--- start Data lines ---

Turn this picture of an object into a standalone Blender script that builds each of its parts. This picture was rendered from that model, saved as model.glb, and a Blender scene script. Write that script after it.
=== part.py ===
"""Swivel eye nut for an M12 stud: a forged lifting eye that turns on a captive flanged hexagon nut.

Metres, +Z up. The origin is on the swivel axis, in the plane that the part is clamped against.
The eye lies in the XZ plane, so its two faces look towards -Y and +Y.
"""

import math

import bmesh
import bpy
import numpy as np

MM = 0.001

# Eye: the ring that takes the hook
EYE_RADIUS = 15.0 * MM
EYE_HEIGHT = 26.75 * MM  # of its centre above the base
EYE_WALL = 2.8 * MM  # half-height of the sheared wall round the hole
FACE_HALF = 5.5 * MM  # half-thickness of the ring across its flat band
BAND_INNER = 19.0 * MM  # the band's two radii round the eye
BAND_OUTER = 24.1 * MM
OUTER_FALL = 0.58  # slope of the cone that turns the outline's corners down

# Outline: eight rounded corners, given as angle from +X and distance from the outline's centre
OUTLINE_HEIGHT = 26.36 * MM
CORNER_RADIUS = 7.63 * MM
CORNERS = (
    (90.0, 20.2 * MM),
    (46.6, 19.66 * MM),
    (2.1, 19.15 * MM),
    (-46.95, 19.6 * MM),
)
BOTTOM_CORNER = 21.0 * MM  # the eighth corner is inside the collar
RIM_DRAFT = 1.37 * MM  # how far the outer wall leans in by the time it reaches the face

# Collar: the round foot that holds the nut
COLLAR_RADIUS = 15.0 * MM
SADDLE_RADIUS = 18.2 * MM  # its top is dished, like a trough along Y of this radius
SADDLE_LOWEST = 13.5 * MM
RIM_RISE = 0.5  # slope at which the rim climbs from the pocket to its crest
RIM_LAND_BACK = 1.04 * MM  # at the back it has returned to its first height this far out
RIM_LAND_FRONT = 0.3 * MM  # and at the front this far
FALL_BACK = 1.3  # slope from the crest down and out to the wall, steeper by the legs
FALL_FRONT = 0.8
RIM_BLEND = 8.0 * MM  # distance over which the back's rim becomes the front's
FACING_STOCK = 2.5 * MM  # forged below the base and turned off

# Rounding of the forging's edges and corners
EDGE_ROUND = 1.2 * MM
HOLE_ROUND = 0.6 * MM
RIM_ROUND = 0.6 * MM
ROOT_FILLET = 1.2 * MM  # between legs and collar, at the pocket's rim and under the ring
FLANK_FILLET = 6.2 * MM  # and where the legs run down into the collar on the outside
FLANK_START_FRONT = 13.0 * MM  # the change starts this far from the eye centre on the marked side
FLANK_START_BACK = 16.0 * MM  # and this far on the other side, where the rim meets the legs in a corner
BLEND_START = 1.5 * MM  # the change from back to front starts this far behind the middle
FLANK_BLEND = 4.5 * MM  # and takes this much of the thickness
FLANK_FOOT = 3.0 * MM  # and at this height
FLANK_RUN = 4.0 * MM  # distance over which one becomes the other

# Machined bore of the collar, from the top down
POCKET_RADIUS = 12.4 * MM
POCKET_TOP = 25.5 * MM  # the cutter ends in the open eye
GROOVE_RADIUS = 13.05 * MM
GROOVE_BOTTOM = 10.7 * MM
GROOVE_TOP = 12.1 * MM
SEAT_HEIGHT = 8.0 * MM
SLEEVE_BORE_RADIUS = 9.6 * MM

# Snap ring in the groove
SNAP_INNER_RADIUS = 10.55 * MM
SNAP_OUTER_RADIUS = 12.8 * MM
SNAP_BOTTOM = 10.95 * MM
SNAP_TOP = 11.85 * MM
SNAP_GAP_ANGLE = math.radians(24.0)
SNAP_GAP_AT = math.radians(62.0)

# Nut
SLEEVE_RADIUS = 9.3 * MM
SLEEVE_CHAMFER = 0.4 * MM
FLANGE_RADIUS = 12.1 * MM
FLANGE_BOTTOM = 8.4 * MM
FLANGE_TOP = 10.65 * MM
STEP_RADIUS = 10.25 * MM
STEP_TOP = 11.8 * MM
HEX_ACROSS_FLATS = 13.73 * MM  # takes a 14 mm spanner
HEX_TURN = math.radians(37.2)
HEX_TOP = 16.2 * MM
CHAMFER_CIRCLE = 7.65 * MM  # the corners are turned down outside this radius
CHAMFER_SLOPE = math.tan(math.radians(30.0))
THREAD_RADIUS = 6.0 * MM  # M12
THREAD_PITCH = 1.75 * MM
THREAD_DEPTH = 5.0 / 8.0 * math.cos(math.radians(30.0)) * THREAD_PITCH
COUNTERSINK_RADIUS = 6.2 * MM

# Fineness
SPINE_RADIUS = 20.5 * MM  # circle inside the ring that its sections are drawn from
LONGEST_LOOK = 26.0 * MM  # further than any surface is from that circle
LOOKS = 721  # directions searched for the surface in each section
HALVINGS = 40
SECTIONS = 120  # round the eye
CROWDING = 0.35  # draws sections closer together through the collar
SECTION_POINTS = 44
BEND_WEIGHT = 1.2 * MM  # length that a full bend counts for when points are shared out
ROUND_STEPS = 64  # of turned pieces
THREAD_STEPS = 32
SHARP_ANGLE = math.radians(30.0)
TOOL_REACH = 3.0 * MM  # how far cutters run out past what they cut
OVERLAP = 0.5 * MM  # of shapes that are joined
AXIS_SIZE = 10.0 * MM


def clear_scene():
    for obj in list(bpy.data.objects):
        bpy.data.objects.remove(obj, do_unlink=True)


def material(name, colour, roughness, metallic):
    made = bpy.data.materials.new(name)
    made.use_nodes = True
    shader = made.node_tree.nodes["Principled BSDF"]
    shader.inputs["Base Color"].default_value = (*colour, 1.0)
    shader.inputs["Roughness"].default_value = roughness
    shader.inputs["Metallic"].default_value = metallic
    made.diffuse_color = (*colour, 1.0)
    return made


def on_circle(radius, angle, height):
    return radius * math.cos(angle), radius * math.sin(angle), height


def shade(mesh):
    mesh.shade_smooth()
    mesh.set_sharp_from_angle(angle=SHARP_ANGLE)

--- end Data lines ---

■ What is needed
Copy out the whole listing exactly as written.

■ Solution to this exercise
Turn this picture of an object into a standalone Blender script that builds each of its parts. This picture was rendered from that model, saved as model.glb, and a Blender scene script. Write that script after it.
=== part.py ===
"""Swivel eye nut for an M12 stud: a forged lifting eye that turns on a captive flanged hexagon nut.

Metres, +Z up. The origin is on the swivel axis, in the plane that the part is clamped against.
The eye lies in the XZ plane, so its two faces look towards -Y and +Y.
"""

import math

import bmesh
import bpy
import numpy as np

MM = 0.001

# Eye: the ring that takes the hook
EYE_RADIUS = 15.0 * MM
EYE_HEIGHT = 26.75 * MM  # of its centre above the base
EYE_WALL = 2.8 * MM  # half-height of the sheared wall round the hole
FACE_HALF = 5.5 * MM  # half-thickness of the ring across its flat band
BAND_INNER = 19.0 * MM  # the band's two radii round the eye
BAND_OUTER = 24.1 * MM
OUTER_FALL = 0.58  # slope of the cone that turns the outline's corners down

# Outline: eight rounded corners, given as angle from +X and distance from the outline's centre
OUTLINE_HEIGHT = 26.36 * MM
CORNER_RADIUS = 7.63 * MM
CORNERS = (
    (90.0, 20.2 * MM),
    (46.6, 19.66 * MM),
    (2.1, 19.15 * MM),
    (-46.95, 19.6 * MM),
)
BOTTOM_CORNER = 21.0 * MM  # the eighth corner is inside the collar
RIM_DRAFT = 1.37 * MM  # how far the outer wall leans in by the time it reaches the face

# Collar: the round foot that holds the nut
COLLAR_RADIUS = 15.0 * MM
SADDLE_RADIUS = 18.2 * MM  # its top is dished, like a trough along Y of this radius
SADDLE_LOWEST = 13.5 * MM
RIM_RISE = 0.5  # slope at which the rim climbs from the pocket to its crest
RIM_LAND_BACK = 1.04 * MM  # at the back it has returned to its first height this far out
RIM_LAND_FRONT = 0.3 * MM  # and at the front this far
FALL_BACK = 1.3  # slope from the crest down and out to the wall, steeper by the legs
FALL_FRONT = 0.8
RIM_BLEND = 8.0 * MM  # distance over which the back's rim becomes the front's
FACING_STOCK = 2.5 * MM  # forged below the base and turned off

# Rounding of the forging's edges and corners
EDGE_ROUND = 1.2 * MM
HOLE_ROUND = 0.6 * MM
RIM_ROUND = 0.6 * MM
ROOT_FILLET = 1.2 * MM  # between legs and collar, at the pocket's rim and under the ring
FLANK_FILLET = 6.2 * MM  # and where the legs run down into the collar on the outside
FLANK_START_FRONT = 13.0 * MM  # the change starts this far from the eye centre on the marked side
FLANK_START_BACK = 16.0 * MM  # and this far on the other side, where the rim meets the legs in a corner
BLEND_START = 1.5 * MM  # the change from back to front starts this far behind the middle
FLANK_BLEND = 4.5 * MM  # and takes this much of the thickness
FLANK_FOOT = 3.0 * MM  # and at this height
FLANK_RUN = 4.0 * MM  # distance over which one becomes the other

# Machined bore of the collar, from the top down
POCKET_RADIUS = 12.4 * MM
POCKET_TOP = 25.5 * MM  # the cutter ends in the open eye
GROOVE_RADIUS = 13.05 * MM
GROOVE_BOTTOM = 10.7 * MM
GROOVE_TOP = 12.1 * MM
SEAT_HEIGHT = 8.0 * MM
SLEEVE_BORE_RADIUS = 9.6 * MM

# Snap ring in the groove
SNAP_INNER_RADIUS = 10.55 * MM
SNAP_OUTER_RADIUS = 12.8 * MM
SNAP_BOTTOM = 10.95 * MM
SNAP_TOP = 11.85 * MM
SNAP_GAP_ANGLE = math.radians(24.0)
SNAP_GAP_AT = math.radians(62.0)

# Nut
SLEEVE_RADIUS = 9.3 * MM
SLEEVE_CHAMFER = 0.4 * MM
FLANGE_RADIUS = 12.1 * MM
FLANGE_BOTTOM = 8.4 * MM
FLANGE_TOP = 10.65 * MM
STEP_RADIUS = 10.25 * MM
STEP_TOP = 11.8 * MM
HEX_ACROSS_FLATS = 13.73 * MM  # takes a 14 mm spanner
HEX_TURN = math.radians(37.2)
HEX_TOP = 16.2 * MM
CHAMFER_CIRCLE = 7.65 * MM  # the corners are turned down outside this radius
CHAMFER_SLOPE = math.tan(math.radians(30.0))
THREAD_RADIUS = 6.0 * MM  # M12
THREAD_PITCH = 1.75 * MM
THREAD_DEPTH = 5.0 / 8.0 * math.cos(math.radians(30.0)) * THREAD_PITCH
COUNTERSINK_RADIUS = 6.2 * MM

# Fineness
SPINE_RADIUS = 20.5 * MM  # circle inside the ring that its sections are drawn from
LONGEST_LOOK = 26.0 * MM  # further than any surface is from that circle
LOOKS = 721  # directions searched for the surface in each section
HALVINGS = 40
SECTIONS = 120  # round the eye
CROWDING = 0.35  # draws sections closer together through the collar
SECTION_POINTS = 44
BEND_WEIGHT = 1.2 * MM  # length that a full bend counts for when points are shared out
ROUND_STEPS = 64  # of turned pieces
THREAD_STEPS = 32
SHARP_ANGLE = math.radians(30.0)
TOOL_REACH = 3.0 * MM  # how far cutters run out past what they cut
OVERLAP = 0.5 * MM  # of shapes that are joined
AXIS_SIZE = 10.0 * MM


def clear_scene():
    for obj in list(bpy.data.objects):
        bpy.data.objects.remove(obj, do_unlink=True)


def material(name, colour, roughness, metallic):
    made = bpy.data.materials.new(name)
    made.use_nodes = True
    shader = made.node_tree.nodes["Principled BSDF"]
    shader.inputs["Base Color"].default_value = (*colour, 1.0)
    shader.inputs["Roughness"].default_value = roughness
    shader.inputs["Metallic"].default_value = metallic
    made.diffuse_color = (*colour, 1.0)
    return made


def on_circle(radius, angle, height):
    return radius * math.cos(angle), radius * math.sin(angle), height


def shade(mesh):
    mesh.shade_smooth()
    mesh.set_sharp_from_angle(angle=SHARP_ANGLE)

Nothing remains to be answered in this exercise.